WORK TO DO>
Lift out, unaltered, the lines of the material below between the line holding "# ---- Build" and the line holding "in imported if", counting both.

DATA EXTRACT>

[start]

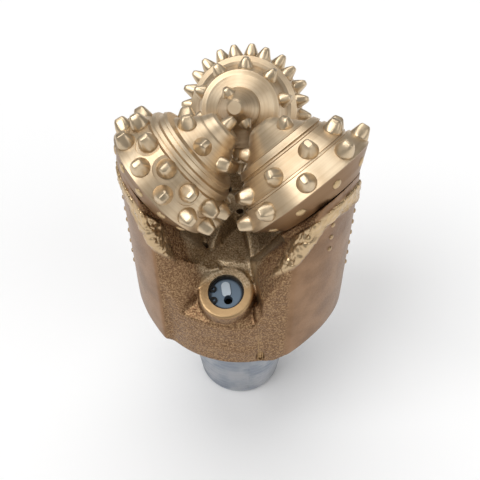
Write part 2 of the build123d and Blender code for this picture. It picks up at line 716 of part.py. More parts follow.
# ---- Cones -----------------------------------------------------------------------------------------
def gauge_line(s):
    """Radius about the journal at which a cone's surface lies just inside the gauge circle."""
    return (JOURNAL_INSET - CONE_GAUGE_INSET + s * COS) / SIN


def outer_surface(cone):
    return [(s, gauge_line(s)) for s in (CONE_BACK, cone["corner"])] + list(cone["outline"])


def seat(cone, station):
    """Radius and slope angle of the cone's outer surface at a station."""
    points = outer_surface(cone)
    for (s0, q0), (s1, q1) in zip(points, points[1:]):
        if s0 <= station < s1:
            return q0 + (q1 - q0) * (station - s0) / (s1 - s0), math.atan2(q1 - q0, s1 - s0)
    return 0.0, -math.pi / 2


def seat_plane(cone, station, angle):
    """Tangent plane of the cone at a station and an angle about the journal, x towards the nose."""
    section = journal_section()
    q, slope = seat(cone, station)
    outward = section.y_dir * math.cos(angle) + section.z_dir * math.sin(angle)
    origin = section.origin + section.x_dir * station + outward * q
    along_surface = section.x_dir * math.cos(slope) + outward * math.sin(slope)
    normal = outward * math.cos(slope) - section.x_dir * math.sin(slope)
    return Plane(origin=origin, x_dir=along_surface, z_dir=normal)


def row_places(cone, inserts):
    pitch = 2 * math.pi / inserts["count"]
    turns = [(k + inserts["phase"]) * pitch for k in range(inserts["count"])]
    return [seat_plane(cone, inserts["station"], angle) for angle in turns]


def gauge_button_places(cone):
    pitch = 2 * math.pi / cone["buttons"]
    middle = (CONE_BACK + cone["corner"]) / 2
    return [seat_plane(cone, middle, (k + 0.5) * pitch) for k in range(cone["buttons"])]


def bore_outline():
    """The cone's inner surfaces from the nose back to the seal."""
    thrust = THRUST_DISC_RADIUS + PRESS_CLEARANCE
    race_step = RACE_JOURNAL_END + END_GAP
    return [
        (THRUST_END, 0), (THRUST_END, thrust), (THRUST_START, thrust), (THRUST_START, PILOT_BORE),
        (race_step, PILOT_BORE), (race_step, RACE_BORE), (BUSH_END, RACE_BORE), (BUSH_END, BUSH_SEAT),
        (GLAND_END, BUSH_SEAT), (GLAND_END, GLAND_RADIUS), (GLAND_START, GLAND_RADIUS),
        (GLAND_START, CONE_LIP_RADIUS), (CONE_BACK, CONE_LIP_RADIUS),
    ]


def cone_shell(cone):
    surface = outer_surface(cone)
    with BuildPart() as shell:
        add(on_journal_with_race(surface + [(surface[-1][0], 0)] + bore_outline()))
        for inserts in cone["rows"]:
            hole = inserts["radius"] + INSERT_CLEARANCE
            places = row_places(cone, inserts)
            with Locations(*[place.offset(-inserts["depth"]) for place in places]):
                Cylinder(hole, inserts["depth"] + inserts["height"], align=UPWARD, mode=Mode.SUBTRACT)
            if inserts["crater"]:
                with Locations(*[place.offset(-inserts["crater"]) for place in places]):
                    Cylinder(hole + CRATER_MARGIN, inserts["height"], align=UPWARD, mode=Mode.SUBTRACT)
        with Locations(*[place.offset(-GAUGE_BUTTON_DEPTH) for place in gauge_button_places(cone)]):
            Cylinder(GAUGE_BUTTON_RADIUS + BUTTON_CLEARANCE, 2 * GAUGE_BUTTON_DEPTH, align=UPWARD,
                     mode=Mode.SUBTRACT)
    return shell.part


def insert_solid(inserts):
    """A carbide insert standing on z = 0: a round grip, and a tapered head with a chisel crest along x."""
    radius, height, half_crest = inserts["radius"], inserts["height"], inserts["crest"] / 2
    with BuildPart() as piece:
        with BuildSketch(Plane.XZ):
            with BuildLine():
                Polyline((0, -inserts["depth"]), (radius, -inserts["depth"]), (radius, 0),
                         (half_crest, height), (0, height), close=True)
            make_face()
        revolve(axis=Axis.Z)
        with BuildSketch(Plane.YZ):
            with BuildLine():
                Polyline((CREST_WIDTH / 2, height), (2 * radius, height), (2 * radius, FLANK_FOOT),
                         (radius, FLANK_FOOT), close=True)
            make_face()
            mirror(about=Plane.YZ)
        extrude(amount=radius, both=True, mode=Mode.SUBTRACT)
        fillet(piece.faces().sort_by(Axis.Z)[-1].edges(), CREST_ROUND)
    return piece.part


def insert_row(cone, inserts):
    solid = insert_solid(inserts)
    with BuildPart() as group:
        with Locations(*row_places(cone, inserts)):
            add(solid)
    return group.part


def gauge_buttons(cone):
    with BuildPart() as buttons:
        with Locations(*[place.offset(-GAUGE_BUTTON_DEPTH) for place in gauge_button_places(cone)]):
            Cylinder(GAUGE_BUTTON_RADIUS, GAUGE_BUTTON_DEPTH, align=UPWARD)
    return buttons.part


def bearing_pieces():
    """The bush, thrust disc, seal and balls between a journal and its cone, by name."""
    section = journal_section()
    bush_outline = ((GLAND_END, BUSH_INNER), (GLAND_END, BUSH_OUTER),
                    (BUSH_END, BUSH_OUTER), (BUSH_END, BUSH_INNER))
    disc_outline = ((THRUST_START, 0), (THRUST_START, THRUST_DISC_RADIUS),
                    (THRUST_END, THRUST_DISC_RADIUS), (THRUST_END, 0))
    seal_radius = MAIN_RADIUS + SEAL_RUNNING_GAP + SEAL_SECTION_RADIUS
    angles = [2 * math.pi * k / BALL_COUNT for k in range(BALL_COUNT)]
    spokes = [section.y_dir * math.cos(angle) + section.z_dir * math.sin(angle) for angle in angles]
    middle = section.origin + section.x_dir * RACE_STATION
    with BuildPart() as balls:
        with Locations(*[middle + spoke * RACE_RADIUS for spoke in spokes]):
            Sphere(BALL_DIAMETER / 2)
    return {
        "journal_bush": on_journal(bush_outline),
        "thrust_disc": on_journal(disc_outline),
        "cone_seal": torus_at((GLAND_START + GLAND_END) / 2, seal_radius, SEAL_SECTION_RADIUS),
        "bearing_balls": balls.part,
    }


# ---- Build -----------------------------------------------------------------------------------------
os.makedirs("parts", exist_ok=True)

blank = leg_blank()
each_leg = {"ball_plug": ball_plug(), "nozzle": nozzle(), **reservoir_pieces(), **bearing_pieces()}
for number, cone in enumerate(CONES):
    write(f"leg_{number + 1}", turn(number) * leg_with_holes(number, blank))
    for name, solid in each_leg.items():
        write(f"{name}_{number + 1}", turn(number) * solid)
    write(f"cone_{number + 1}", turn(number) * cone_shell(cone))
    write(f"cone_{number + 1}_gauge_buttons", turn(number) * gauge_buttons(cone))
    for inserts in cone["rows"]:
        write(f"cone_{number + 1}_{inserts['name']}", turn(number) * insert_row(cone, inserts))

shared = {
    "nozzle_o_rings": o_ring(),
    "nozzle_snap_rings": snap_ring(boss_plane(), POCKET_RADIUS, NOZZLE_RING_INSET),
    "reservoir_snap_rings": snap_ring(reservoir_plane(), RESERVOIR_RADIUS, CAP_INSET),
    "weld_seams": weld(-SEAM_LAG),
    "shirttail_hardfacing": crust(),
}
for name, solid in shared.items():
    write(name, [turn(number) * solid for number in range(LEGS)])
write("shirttail_buttons", [turn(number) * leg_buttons(number) for number in range(LEGS)])
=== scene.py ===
import math

import bmesh
import bpy
import numpy as np
from mathutils import Matrix, Vector, noise


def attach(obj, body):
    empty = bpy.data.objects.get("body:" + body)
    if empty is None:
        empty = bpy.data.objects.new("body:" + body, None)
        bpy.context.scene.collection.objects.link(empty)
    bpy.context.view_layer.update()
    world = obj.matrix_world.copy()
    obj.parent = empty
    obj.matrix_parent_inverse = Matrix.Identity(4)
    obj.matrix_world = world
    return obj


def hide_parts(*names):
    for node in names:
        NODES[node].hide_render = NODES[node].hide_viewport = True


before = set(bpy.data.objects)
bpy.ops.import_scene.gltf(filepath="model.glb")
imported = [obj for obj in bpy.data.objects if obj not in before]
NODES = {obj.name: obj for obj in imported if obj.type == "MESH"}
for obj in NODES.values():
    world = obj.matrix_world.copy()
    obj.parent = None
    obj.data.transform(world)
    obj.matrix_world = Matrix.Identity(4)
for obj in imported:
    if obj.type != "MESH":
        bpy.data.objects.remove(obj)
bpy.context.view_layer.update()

LEGS = (1, 2, 3)
UP = Vector((0, 0, 1))

# ---- Sizes of the bit, in metres -------------------------------------------------------------------
# A leg's own frame has x outward through its journal, y towards the nozzle ahead of it, and z up.
SHOULDER = 0.09525
CUT_HEIGHT = 0.0960          # the cast body above it is new, the pin below it is the CAD's
CORE_RADIUS = 0.069          # of the body between the legs, where the welds lie
PAD_RADIUS = 0.0735          # beyond it a leg's outside is smooth
SEAM_LAG = 39.0              # degrees from a leg's middle back to its seam

JOURNAL_REACH = 0.0489
JOURNAL_Z = 0.227
JOURNAL_OFFSET = 0.004
JOURNAL_TILT = math.radians(36)
JOURNAL_ROOM = 0.033         # radius about a journal that keeps the solids' own shape
ARM_FACE = -0.017            # along the journal
NOSE_PULL = 0.012            # how far the way out of a cone leans towards its nose

NOZZLE_LEAD = math.radians(60)
NOZZLE_TILT = math.radians(18)
NOZZLE_REACH = 0.054
NOZZLE_RISE = 0.06475        # above the shoulder
RING_RADIUS = 0.0172         # of the machined face round a pocket
RESERVOIR_REACH = 0.053
RESERVOIR_RUN = 0.01485      # outward and up from the shoulder, along the bevel
VENT_ANGLE = math.radians(24.7)
VENT_REACH = 0.033
VENT_Z = 0.166
MIDDLE_VENT_Z = 0.180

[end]

TASK RESPONSE>
# ---- Build -----------------------------------------------------------------------------------------
os.makedirs("parts", exist_ok=True)

blank = leg_blank()
each_leg = {"ball_plug": ball_plug(), "nozzle": nozzle(), **reservoir_pieces(), **bearing_pieces()}
for number, cone in enumerate(CONES):
    write(f"leg_{number + 1}", turn(number) * leg_with_holes(number, blank))
    for name, solid in each_leg.items():
        write(f"{name}_{number + 1}", turn(number) * solid)
    write(f"cone_{number + 1}", turn(number) * cone_shell(cone))
    write(f"cone_{number + 1}_gauge_buttons", turn(number) * gauge_buttons(cone))
    for inserts in cone["rows"]:
        write(f"cone_{number + 1}_{inserts['name']}", turn(number) * insert_row(cone, inserts))

shared = {
    "nozzle_o_rings": o_ring(),
    "nozzle_snap_rings": snap_ring(boss_plane(), POCKET_RADIUS, NOZZLE_RING_INSET),
    "reservoir_snap_rings": snap_ring(reservoir_plane(), RESERVOIR_RADIUS, CAP_INSET),
    "weld_seams": weld(-SEAM_LAG),
    "shirttail_hardfacing": crust(),
}
for name, solid in shared.items():
    write(name, [turn(number) * solid for number in range(LEGS)])
write("shirttail_buttons", [turn(number) * leg_buttons(number) for number in range(LEGS)])
=== scene.py ===
import math

import bmesh
import bpy
import numpy as np
from mathutils import Matrix, Vector, noise


def attach(obj, body):
    empty = bpy.data.objects.get("body:" + body)
    if empty is None:
        empty = bpy.data.objects.new("body:" + body, None)
        bpy.context.scene.collection.objects.link(empty)
    bpy.context.view_layer.update()
    world = obj.matrix_world.copy()
    obj.parent = empty
    obj.matrix_parent_inverse = Matrix.Identity(4)
    obj.matrix_world = world
    return obj


def hide_parts(*names):
    for node in names:
        NODES[node].hide_render = NODES[node].hide_viewport = True


before = set(bpy.data.objects)
bpy.ops.import_scene.gltf(filepath="model.glb")
imported = [obj for obj in bpy.data.objects if obj not in before]
NODES = {obj.name: obj for obj in imported if obj.type == "MESH"}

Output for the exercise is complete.